France | France, Cour administrative d'appel de Marseille, 3ème chambre, 04 février 2021, 20MA03151-20MA03742


Vu la procédure suivante :

Procédure contentieuse antérieure :

Par deux requêtes distinctes, Mme B... F... veuve C... a demandé au tribunal administratif de Nîmes d'annuler l'arrêté du 3 décembre 2019 par lequel le préfet de Vaucluse a rejeté sa demande de titre de séjour et lui a fait obligation de quitter le territoire français.

Par un jugement n° 2000025, 2000399 du 10 juillet 2020, le tribunal administratif de Nîmes a rejeté ces demandes.

Procédure devant la Cour :

I. Par une requête, enregistrée sous le n° 20MA03151 le 20 août 2020,

Mme F... veuve C..., représentée par Me A..., demande à la Cour :

1°) d'annuler ce jugement du 10...

Vu la procédure suivante :

Procédure contentieuse antérieure :

Par deux requêtes distinctes, Mme B... F... veuve C... a demandé au tribunal administratif de Nîmes d'annuler l'arrêté du 3 décembre 2019 par lequel le préfet de Vaucluse a rejeté sa demande de titre de séjour et lui a fait obligation de quitter le territoire français.

Par un jugement n° 2000025, 2000399 du 10 juillet 2020, le tribunal administratif de Nîmes a rejeté ces demandes.

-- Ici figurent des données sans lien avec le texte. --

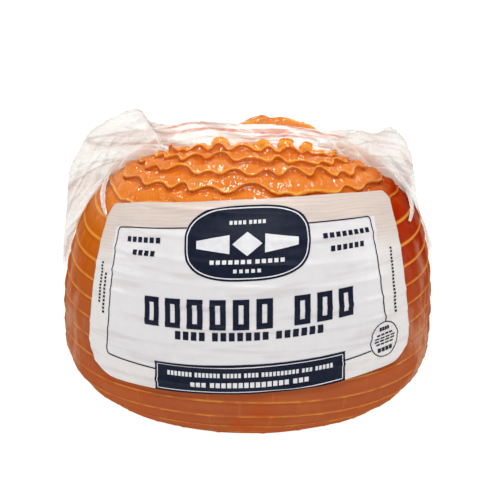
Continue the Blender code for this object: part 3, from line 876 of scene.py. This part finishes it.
def fin_sheet():
    """The fin's middle surface, places on it in millimetres, its ridge lines for painted highlights, its
    hollow lines and rim for painted shade, and its lying share.
    """
    edge = smooth_line(np.array(FILM_EDGE_MM) * MM, FIN_COLUMNS)
    x, z = edge[:, 0], edge[:, 1]
    dome = film_root(x - LEAN * (z - LEAN_START), z)
    out = unit(np.stack([x, np.zeros_like(x), z - FILM_MIDDLE], -1))
    lift = lip_height(arc_at(dome)) * 0.4
    root = settle(dome + out * lift[..., None])
    lying = 1.0 - smooth_step(np.abs(x), *FILM_LYING)
    back = FILM_LEAN_BACK * lying
    tip = np.stack([x, back, z - back * math.tan(LABEL_SLANT)], -1)
    place = np.linspace(0.0, 1.0, FIN_COLUMNS)
    shares = np.linspace(0.0, 1.0, FIN_ROWS)
    fray = FRAY * (line_noise(place, 190, SEED + 21, 190) + line_noise(place, 61, SEED + 20))
    sheet = root[None] + (tip - root)[None] * (shares[:, None] * (1.0 - 1.5 * FRAY + fray[None]))[..., None]
    steps = np.linalg.norm(np.diff((root + tip) / 2, axis=0), axis=1)
    along = np.concatenate([[0.0], np.cumsum(steps)]) / MM * np.ones((FIN_ROWS, 1))
    across = shares[:, None] * np.linalg.norm(tip - root, axis=1) / MM
    ripple = np.sin(2 * math.pi * (FILM_FOLDS * place[None] + 0.6 * shares[:, None]))
    ends = np.sin(math.pi * place) ** 0.5
    sheet[..., 1] += FILM_RIPPLE * ripple * (0.15 + 0.85 * shares[:, None]) * ends
    height, ridge, hollow_shade = crease_field(along, across, SEED + 22)
    sheet[..., 1] += height * MM * (0.2 + 0.8 * smooth_step(shares, 0.0, 0.3)[:, None])
    rim = smooth_step(shares, 1.0 - FIN_RIM, 1.0)[:, None]
    return sheet, along, across, ridge, np.maximum(hollow_shade, 0.8 * rim), lying[None] * np.ones((FIN_ROWS, 1))


def make_fin(finish):
    """The bag's loose end: a finely crumpled sheet over the crown with an ear and a tuck at each end."""
    sheet, *places = fin_sheet()
    normal = np.cross(np.gradient(sheet, axis=1), np.gradient(sheet, axis=0))
    normal /= np.linalg.norm(normal, axis=-1, keepdims=True) + 1e-12
    points = [(sheet + side * normal * FIN_THICK / 2).reshape(-1, 3) for side in (-1, 1)]
    faces = sheet_faces(FIN_ROWS, FIN_COLUMNS)
    names = ("fin_along", "fin_across", "fin_ridge_highlight", "fin_hollow_shade", "fin_middle")
    values = {name: [np.tile(part.ravel(), 2)] for name, part in zip(names, places)}
    count = 2 * FIN_ROWS * FIN_COLUMNS
    for number, (path, width) in enumerate(TUCKS):
        tuck, fold = make_tuck(path, width, SEED + 30 + 2 * number)
        points.append(tuck.reshape(-1, 3))
        faces += grid_faces(TUCK_ROWS, TUCK_COLUMNS, count)
        count += fold.size
        row, column = np.meshgrid(np.arange(TUCK_ROWS), np.arange(TUCK_COLUMNS), indexing="ij")
        parts = (0.4 * row, 0.5 * column, smooth_step(fold, 0.3, 0.5), smooth_step(fold, 0.2, 0.0),
                 np.full(fold.shape, 0.4))
        for name, part in zip(names, parts):
            values[name].append(part.ravel())
    made = new_piece("bag_fin", np.concatenate(points), faces, finish)
    for name, parts in values.items():
        point_values(made, name, np.concatenate(parts))
    return made


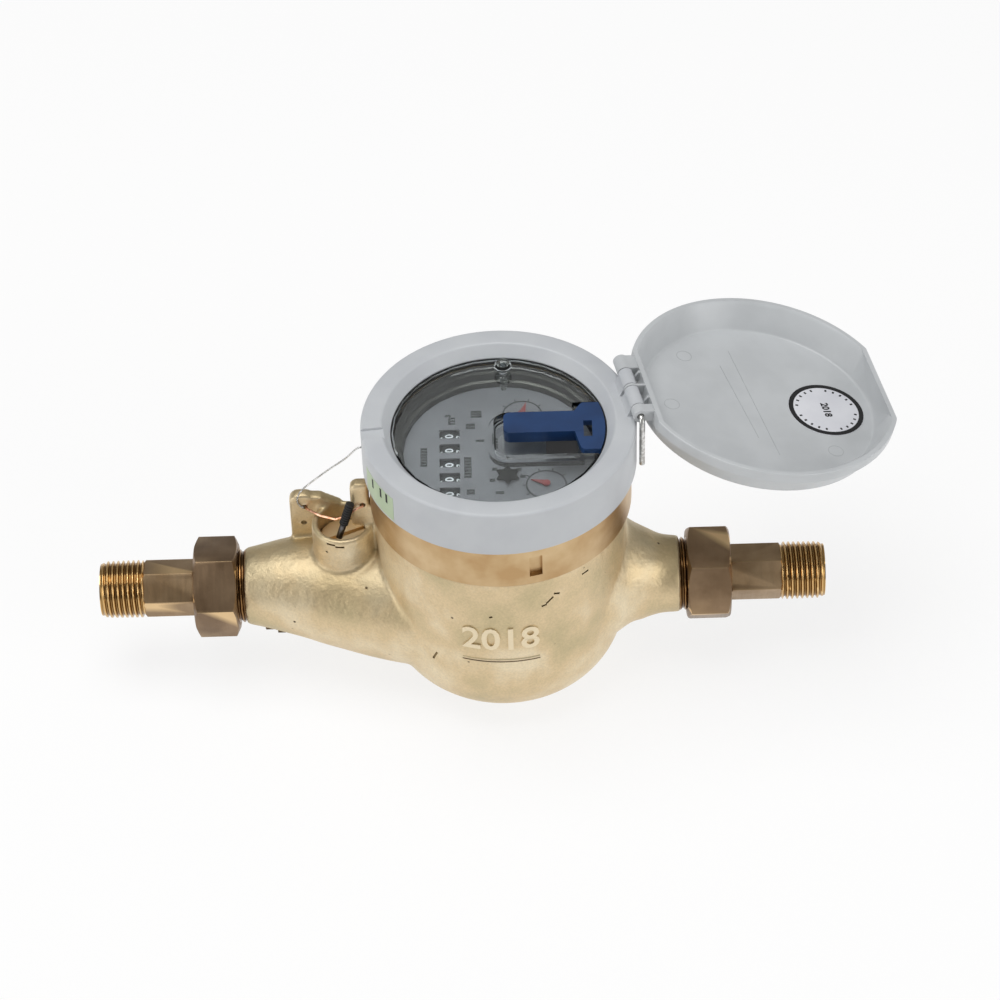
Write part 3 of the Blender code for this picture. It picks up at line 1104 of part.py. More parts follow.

Procédure devant la Cour :

I. Par une requête, enregistrée sous le n° 20MA03151 le 20 août 2020, Mme F... veuve C..., représentée par Me A..., demande à la Cour :

1°) d'annuler ce jugement du 10 juillet 2020 du tribunal administratif de Nîmes ;

2°) d'annuler l'arrêté préfectoral du 3 décembre 2019 ;

3°) d'enjoindre au préfet de Vaucluse, à titre principal, de lui délivrer le titre de séjour sollicité dans un délai d'un mois à compter de la notification de la décision à intervenir ou, à titre subsidiaire, de réexaminer sa situation dans un délai d'un mois à compter de la décision précitée sous astreinte de 100 euros par jour de retard et de lui délivrer, durant cet examen, un récépissé valant autorisation provisoire de séjour et de travail ;

4°) de mettre à la charge de l'Etat une somme de 2 800 euros au titre de l'article L. 761-1 du code de justice administrative.

Elle soutient que :

- à titre liminaire, elle entend se référer aux moyens soulevés en première instance ;

Sur la régularité du jugement :

- les premiers juges ont omis de statuer sur " l'illégalité de la décision préfectorale lui refusant la délivrance d'un titre de séjour " salarié " " ;

- le jugement contesté est ainsi entaché d'insuffisance de motivation au sens de l'article L. 9 du code de justice administrative ;

Sur la légalité du refus de titre de séjour :

- la promesse d'embauche qu'elle a produite, dans le cadre de sa demande de titre de séjour en qualité de salariée, n'est pas imprécise ; un tel motif est entaché d'erreur de fait et établit que le préfet ne s'est pas livré à un examen approfondi de sa situation particulière ;

- la décision de refus de séjour est entachée d'erreur de droit dès lors qu'elle a sollicité son admission exceptionnelle au séjour en se prévalant de son activité salariée sur le fondement de l'article L. 313-14 du code de l'entrée et du séjour des étrangers et du droit d'asile, et non au titre de l'article 3 de l'accord franco-marocain ;

- elle remplit les conditions pour se voir délivrer un titre de séjour sur le fondement de l'article L. 313-14 précité dès lors qu'elle justifie de motifs exceptionnels lui ouvrant droit au séjour tant en qualité de salarié qu'au titre de la vie privée ;

- la décision contestée méconnaît les dispositions du 7° de l'article L. 313-11 du code de l'entrée et du séjour des étrangers et du droit d'asile ainsi que les stipulations de l'article 8 de la convention européenne de sauvegarde des droits de l'homme et des libertés fondamentales.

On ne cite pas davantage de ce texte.